Risky Business: How Admiral Captured the U.K. Car Insurance Market

Twenty years ago, Henry Engelhardt (MBA ‘88J) turned car insurance on its ear by taking on maverick customers and aggregating the product. Today he owns the U.K. market

Most executives prefer to minimise risk.  So it seems ironic that the Admiral Group would spend so much of its time looking for “underserved” motorists: typically city-dwelling young men with fancier-than-average cars.  But this is the segment with the least competition and the most rewards.  Serving it can make or break an insurance company, depending on how it operates. 

“We have learned it is a harder group to price and to work with – they chop and change more often, they have more claims, they go backpacking in Australia more frequently but we’ve proven that we can manage that business,” Admiral founder and CEO, Henry Engelhardt, told INSEAD Knowledge in an interview on the Fontainebleau campus recently. 

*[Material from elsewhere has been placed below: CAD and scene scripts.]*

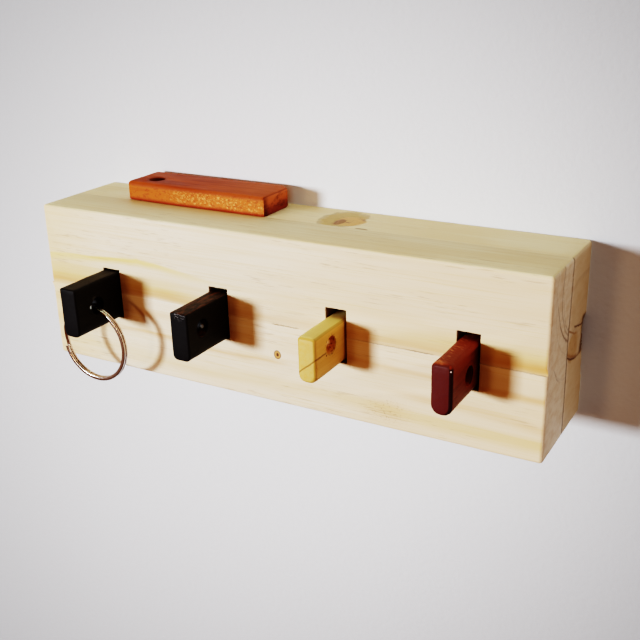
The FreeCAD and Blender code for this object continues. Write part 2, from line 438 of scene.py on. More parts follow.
def slab(name, axis, low, high, outline, holes=(), between=(), pockets=(), adjust=None):
    """
    A piece sawn from a board: an outline with holes, carried through one axis from low to high, its edges
    eased. Between gives further layers, pockets are blind holes in the far face, as loops of points that run
    against the outline, with their depths, and adjust moves a point.
    """
    verts, faces, ends = [], [], ([], [])

    def put(flat, level):
        place = Vector((*flat[:axis], level, *flat[axis:]))
        verts.append((adjust(place) if adjust else place) * MM)

    for loop in (outline, *holes):
        count, rings = len(loop), []
        quarter = [math.pi / 2 * step / EASE_STEPS for step in range(EASE_STEPS + 1)]
        layers = [("near", turn) for turn in quarter] + [("mid", level) for level in between]
        layers += [("far", turn) for turn in reversed(quarter)]
        for kind, where in layers:
            rings.append(len(verts))
            for index, (point, near, far) in enumerate(loop):
                before, after = loop[index - 1][0], loop[(index + 1) % count][0]
                sides = [Vector((-run.y, run.x)).normalized() for run in (point - before, after - point)]
                inward = (sides[0] + sides[1]) / (1 + sides[0].dot(sides[1]))
                ease = {"near": near, "far": far, "mid": 0}[kind]
                level = {"near": low + ease * (1 - math.cos(where)), "mid": where,
                         "far": high - ease * (1 - math.cos(where))}[kind]
                put(point + inward * ease * (1 - math.sin(where)), level)
        for first, second in zip(rings, rings[1:]):
            faces += between_rings(first, second, count)
        ends[0].append(range(rings[0], rings[0] + count))
        ends[1].append(range(rings[-1], rings[-1] + count))
    for loop, depth in pockets:
        mouth = len(verts)
        for level in (high, high - depth):
            for point in loop:
                put(point, level)
        count = len(loop)
        faces += between_rings(mouth, mouth + count, count)
        ends[1].append(range(mouth, mouth + count))
        faces.append(tuple(range(mouth + count, mouth + 2 * count)))
    sides = len(faces)
    for loops in ends:
        flat_axes = [k for k in range(3) if k != axis]
        flats = [[Vector((*(verts[i][k] for k in flat_axes), 0)) / MM for i in loop] for loop in loops]
        order = [i for loop in loops for i in loop]
        parts = shared_out(flats) if len(loops) > 1 else [tuple(range(len(order)))]
        faces += [tuple(order[i] for i in part) for part in parts]
    mesh = closed_mesh(name, verts, faces)
    smoothed(mesh, 38, sides)
    return placed(name, mesh)


def ragged(least, most, scale, seed=0):
    """An ease that wanders between two sizes along an edge."""
    def size(place):
        wander = noise.noise(Vector((place.x * scale, place.y * scale, seed))) * 0.5 + 0.5
        return least + (most - least) * min(max(wander, 0), 1)
    return size


def stand_in(piece, node, material, body="holder"):
    """Shows a finished piece in place of its plain solid."""
    piece.data.materials.append(material)
    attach(piece, body)
    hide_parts(node)


# The glue has let the joint between the strips open a little along these stretches, and the joint with the
# board behind stands open down the right end. Each point is a place, a height and how dark the gap is.
OPEN_STRETCHES = ((3.0, 10.5), (45.0, 52.0), (70.0, 83.0))
OPEN_GLUE = [(at, GLUE_LINE, dark) for at, dark in (
    (2.0, 0), (3.5, 0.8), (10.5, 0.7), (11.5, 0), (29.0, 0.2), (36.0, 0.5), (44.0, 0.35), (45.5, 0.85),
    (51.5, 0.7), (53.0, 0.15), (70.0, 0.35), (83.0, 0.6),
)]
OPEN_END = ((-25.0, -16.4, 0.75), (-14.0, -16.5, 0.8), (-4.0, -16.8, 0.9), (2.0, -17.3, 0.7),
            (6.0, -17.1, 0.9), (12.0, -16.8, 0.8), (20.0, -16.7, 0.75), (25.0, -16.6, 0.7))


def glued(place):
    """The easing of the joint between the strips: next to none, and ragged where it stands open."""
    stands_open = any(start < place.x < end for start, end in OPEN_STRETCHES)
    return 0.12 + 0.14 * noise.noise(Vector((place.x * 1.3, 0, 3))) if stands_open else 0.03


def strip(name, base, top, notch_to):
    """A front strip, with its half of each slot cut into the edge that is glued."""
    sanded, worn = ragged(0.65, 1.0, 0.08, 1), ragged(0.8, 1.2, 0.1, 2)
    chipped, sawn = ragged(0.10, 0.60, 0.7, 4), ragged(0.1, 0.35, 0.6, 5)
    upper = notch_to > GLUE_LINE
    way = 1 if upper else -1
    half = way * SLOT_WIDTH / 2
    notches = []
    for middle in slot_middles[::way]:
        near, far = middle - half, middle + half
        notches += [
            Corner((near, GLUE_LINE), 0, 0.8, sawn), Corner((near, notch_to), 0, 0.35, chipped),
            Corner((far, notch_to), 0, 0.8, sawn), Corner((far, GLUE_LINE), 0, 1.0, glued),
        ]
    if upper:
        corners = [
            Corner((LEFT, base), 0, 1.0, glued), *notches, Corner((RIGHT, base), 0, 2, worn),
            Corner((RIGHT, top), END_ROUND, 3, sanded), Corner((LEFT, top), END_ROUND, 2, worn),
        ]
    else:
        corners = [
            Corner((LEFT, base), END_ROUND, 3, sanded), Corner((RIGHT, base), END_ROUND, 2, worn),
            Corner((RIGHT, top), 0, 1.0, glued), *notches, Corner((LEFT, top), 0, 2, worn),
        ]
    return slab(name, 1, FRONT, JOINT, walk(corners))


def torn(place):
    """Moves a point of the right end inwards where the corner behind has torn out with its knot."""
    share = 0
    for (low, first), (high, second) in zip(TEAR_SHARES, TEAR_SHARES[1:]):
        if low <= place.z < high:
            share = first + (second - first) * (place.z - low) / (high - low)
    splinters = noise.noise(Vector((0, place.y * 0.9, place.z * 1.3)))
    share *= 1 + 0.3 * splinters
    if share <= 0 or place.x < RIGHT - END_ROUND:
        return place
    left = max(0, 1 - (WALL - place.y) / (TEAR_REACH * share))
    return Vector((place.x - TEAR_DEPTH * share * math.sqrt(left), place.y, place.z))


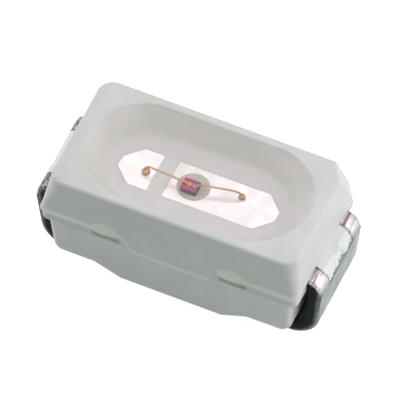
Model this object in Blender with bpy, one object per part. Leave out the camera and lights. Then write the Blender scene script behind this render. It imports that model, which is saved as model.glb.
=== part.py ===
"""Two-lead surface-mount light-emitting diode in a moulded reflector package. Metres, +Z up.

The origin is the middle of the outline, on the plane that the solder feet rest on. +X runs
along the length, from the anode end to the cathode end. The polarity cut is at +X +Y.
"""

from math import cos, pi, radians, sin, tan

import bmesh
import bpy
from mathutils import Matrix, Vector

MM = 0.001

# Package outline
OVERALL_LENGTH = 3.20 * MM  # over the outer faces of the two lead plates
OVERALL_HEIGHT = 1.43 * MM  # solder plane to top face
SEAT_GAP = 0.002 * MM  # between pieces that touch

# Upper half of the housing, above the leadframe
UPPER_HEIGHT = 0.456 * MM
TOP_LENGTH = 2.75 * MM
TOP_WIDTH = 1.42 * MM
UPPER_DRAFT = radians(8.3)
TOP_CORNER_RADIUS = 0.17 * MM
RIDGE_CORNER_RADIUS = 0.08 * MM
TOP_EDGE_RADIUS = 0.035 * MM

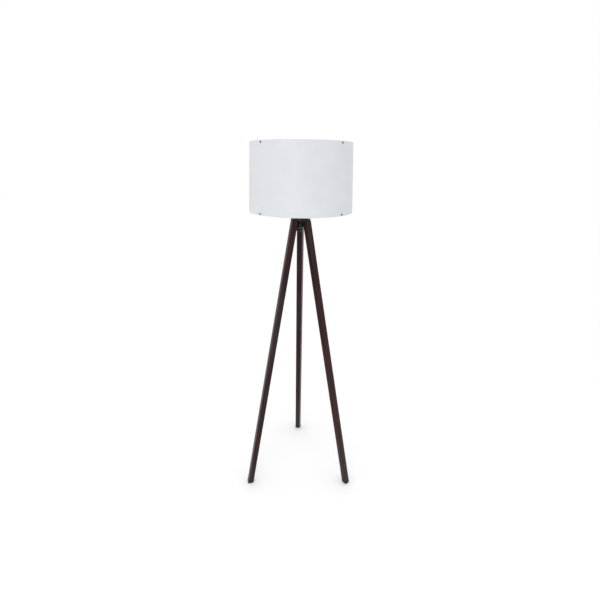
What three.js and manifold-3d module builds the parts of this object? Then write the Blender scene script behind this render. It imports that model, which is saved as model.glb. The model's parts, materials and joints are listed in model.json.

When Admiral launched in the U.K. market in 1993 from its headquarters in Wales, car insurance was a stodgy and formal affair, with sales agents sitting across the desk from customers and pointing out benefits in a binder.  Engelhardt’s staff sold over the telephone, a relatively novel approach back then  that allowed Admiral to hold costs down and streamline – if not accelerate – sales.  They eliminated the middle man and conducted their own marketing.  And they innovated rapidly, shifting from telephone to internet sales and onto price comparison sites.

“We’ve been constantly at the vanguard of change in the U.K. market and the margin comes from selecting and pricing risks better, handling claims more efficiently and running the whole business more efficiently,” says Engelhardt.

Phenomenal Growth

Efficiency and the desire to engage risk have pumped billions into Admiral’s coffers, allowing the insurer to introduce other brands and expand rapidly in the market.  In 2012, Admiral posted record pre-tax profit, up 15 percent to £345 million.  Annual turnover is now £2.2 billion, a staggering sum after just 20 years in business.  “From nothing on January 2nd 1993, we now make around £1 million a day,” he boasts. 

The Admiral Group listed on the London Stock Exchange in 2004 and is a constituent of the FTSE 100 Index.  The IPO valued the company at £711 million.  Today, its market capitalisation is nearly £3.2 billion, making it the largest corporation in Wales by stock value.

According to Engelhardt, a great deal of the group’s success comes from staying focused on core business.  “We think about car insurance 24/7,” he reveals.  “We’re very dull at cocktail parties, but we’re pretty good at car insurance.  So that focus has done us very well.”  Management training is an on-going affair in which even executives participate.  “What we learned about our business by going through training and getting on the phones to our customers was amazing.  That’s really key – to stay close to the business.”

Fun and Games on Company Time

To pep-up employee morale, Admiral  has a roving Minister of Fun (MOF), armed with a budget, who organises games and recreation to take the edge off tedious work.  “We’ve had the Indoor Olympics and Pancake Races and Egg Roulette and so on,” Engelhardt says with a smile. 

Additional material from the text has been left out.